During an introductory news conference held at the Celtics’ practice facility Monday, a reporter noted how newly acquired forwards David Lee and Amir Johnson had craned their necks and stared at the hanging NBA championship banners. The two were asked what it meant to join such a tradition-rich franchise.
Lee, 32, who arrived through a trade with the Warriors, fielded the question first.
“[Johnson] asked me, ‘Did somebody spill something on the ’68 banner?’ ” Lee said. “It’s not quite as white as the rest of them.”
Lee smiled. And sure enough, the banner commemorating the 1968 title is one of the originals, and it does show its wear a bit, including a few brown splotches. President of basketball operations Danny Ainge interjected that it had been damaged in a fire, although it’s unclear when that might have happened.
“See,” Lee said, “I’m learning today.”
Lee’s initial response about the weathered banner veered from the canned, yes-this-tradition-is-amazing answer that is typical of new arrivals here. The veteran forward will bring a unique confidence and swagger to this team, hardened by his days with the lowly Knicks and enriched by his tenure with the Warriors, which ended with an NBA championship this past season.
Lee has played in two All-Star Games, two more than the rest of the Celtics’ roster combined. And now he finds himself at a crossroads: He is a veteran approaching the twilight of his career while also hoping to be reinvigorated by a fresh start.
Although both Lee and the Celtics acknowledge his long-term future in Boston is unclear, both sides agree that even a short-term partnership could be mutually beneficial, and perhaps it could blossom into something more.
“I’m excited for it now,” Lee said. “I don’t know why I wouldn’t be after this season. I have no future plans other than just competing this year and figuring that out. Once again, I had some options and places to go a couple of weeks ago. I was overwhelmed and thrilled when [the Celtics] called and said, ‘We really want to have you here.’ And I was hyped to do it.”
Lee averaged at least 16 points and 9 rebounds per game in each season from 2008-09 to 2013-14. But this past year he was slowed by an early hamstring injury, clearing the way for the emergence of forward Draymond Green — and, for that matter, the Warriors.
Golden State blitzed to a 22-3 start, and by the time Lee returned, coach Steve Kerr was understandably reluctant to disturb the team’s rhythm. The Warriors marched to an NBA title with Lee having little more than a bit part.
“There were times of frustration, but I stuck with it and really wanted to be a professional,” Lee said. “And of course I loved the guys on the team. I loved what we were accomplishing on the court.”

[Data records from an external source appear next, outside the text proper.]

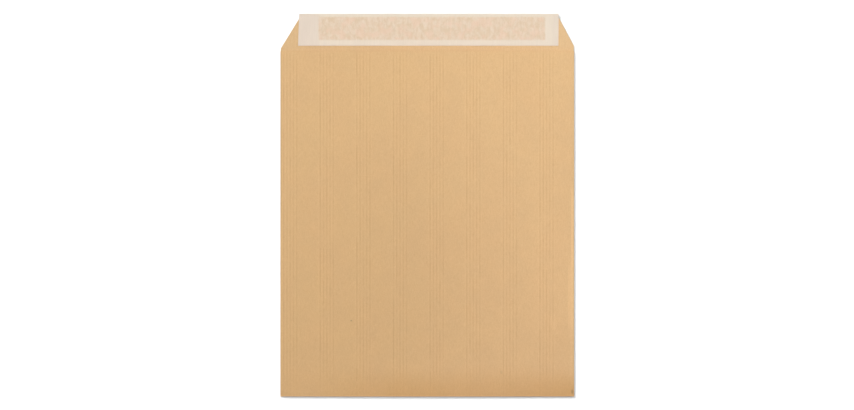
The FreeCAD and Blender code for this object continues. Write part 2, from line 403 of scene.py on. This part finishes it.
def add_side(surface, side, rows):
    """A side fold and the seam flap that it turns in, whose ends are slanted."""
    y = rows[:, None]
    low = front_height(np.full(y.shape, side * HINGE), y)
    radius = (SEAM_MIDDLE - low) / 2
    middle = (SEAM_MIDDLE + low) / 2
    x = side * (HINGE + radius * np.sin(TURN)[None, :])
    surface.add(x, y, middle - radius * np.cos(TURN)[None, :])
    slope = np.minimum(rows - SEAM_LOW, SEAM_HIGH - rows) / SEAM_SLANT
    reach = SEAM_RIM + (SEAM_INNER - SEAM_RIM) * np.clip(slope, 0, 1)
    share = np.linspace(0, 1, SEAM_STEPS + 1)[None, :]
    x = side * (HINGE + (reach[:, None] - HINGE) * share)
    y = np.broadcast_to(y, x.shape)
    rise = bow(x, y) + sway(x, y)
    surface.add(x, y, SEAM_MIDDLE + rise)


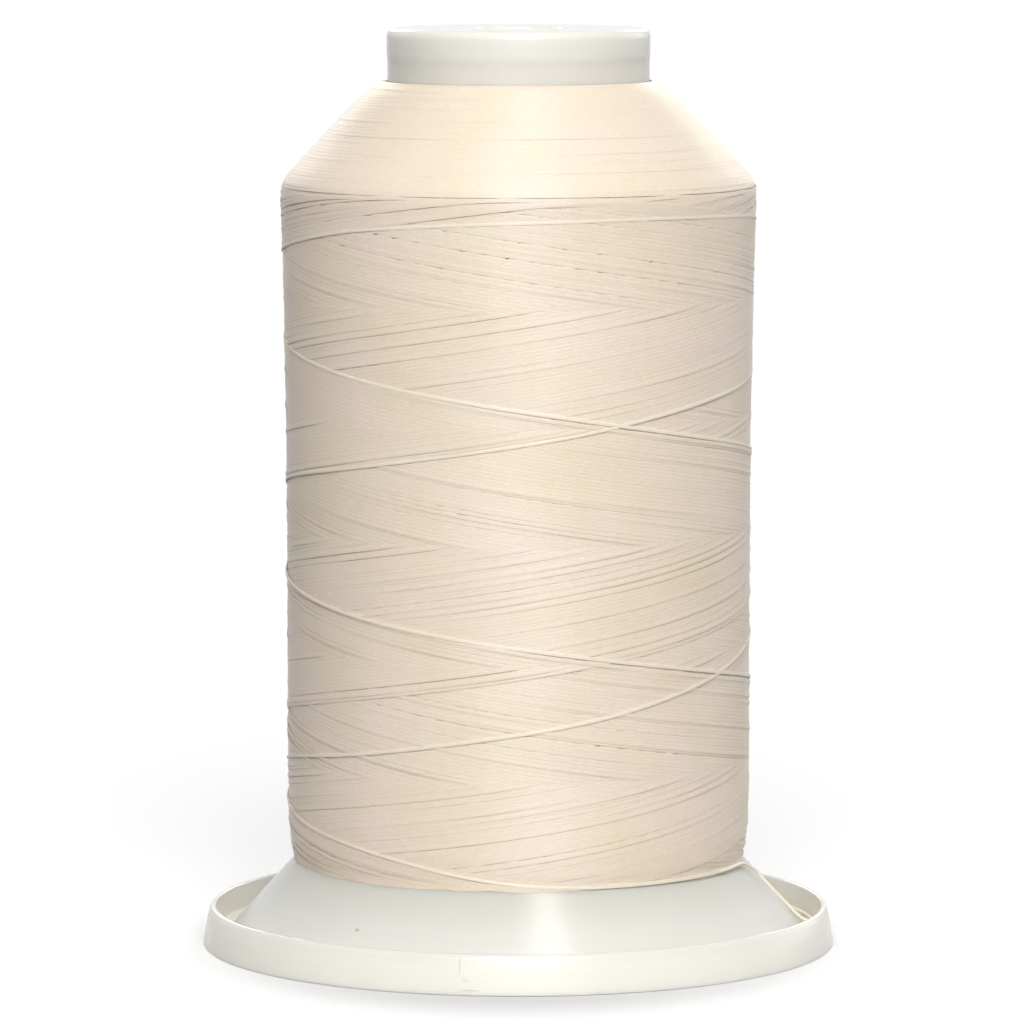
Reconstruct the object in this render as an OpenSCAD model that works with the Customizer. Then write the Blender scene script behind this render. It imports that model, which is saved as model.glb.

Lee harbored no hard feelings toward the Warriors. Still, both sides understood it was time to move on, and Warriors executives worked with Lee to find a suitable fit.
“I think that the way David handles himself as a pro, and the way we’ve tried to do business with the Warriors, hopefully people give you the benefit of the doubt and want to help you find a win-win situation,” said Lee’s agent, Mark Bartelstein. “And so they tried to do the right thing, and I think that’s what happened here.”
Ainge had long admired Lee. He called when Lee entered free agency in 2010 — after his fifth season with the Knicks. The Celtics could just offer the mid-level exception, and Lee commanded more on the open market, but Ainge made his interest known.
The subtle courtship left an impression on Lee, and when the Celtics looked into acquiring him from Golden State earlier this month, he was instantly intrigued. Boston ultimately sent forward Gerald Wallace and guard Chris Babb to the Warriors in exchange for Lee, who will be Boston’s highest-paid player this upcoming season with his $15.5 million expiring contract.
Lee said coach Brad Stevens wants him to do what makes him dangerous on the court — rebound, pass, and score — but he is also counting on him to be a locker room presence. At 32, Lee is the only Celtic who is older than 28.
Lee prefers to lead by example, but he believes Boston has done a commendable job of assembling a team of high-character players, following a blueprint similar to Golden State’s.
“I think the days of having a bunch of jerks on the same team and thinking you’re going to win a championship — it’s pretty tough in basketball nowadays,” Lee said. “I love how they’re doing things here, and we have a chance to do some special things.”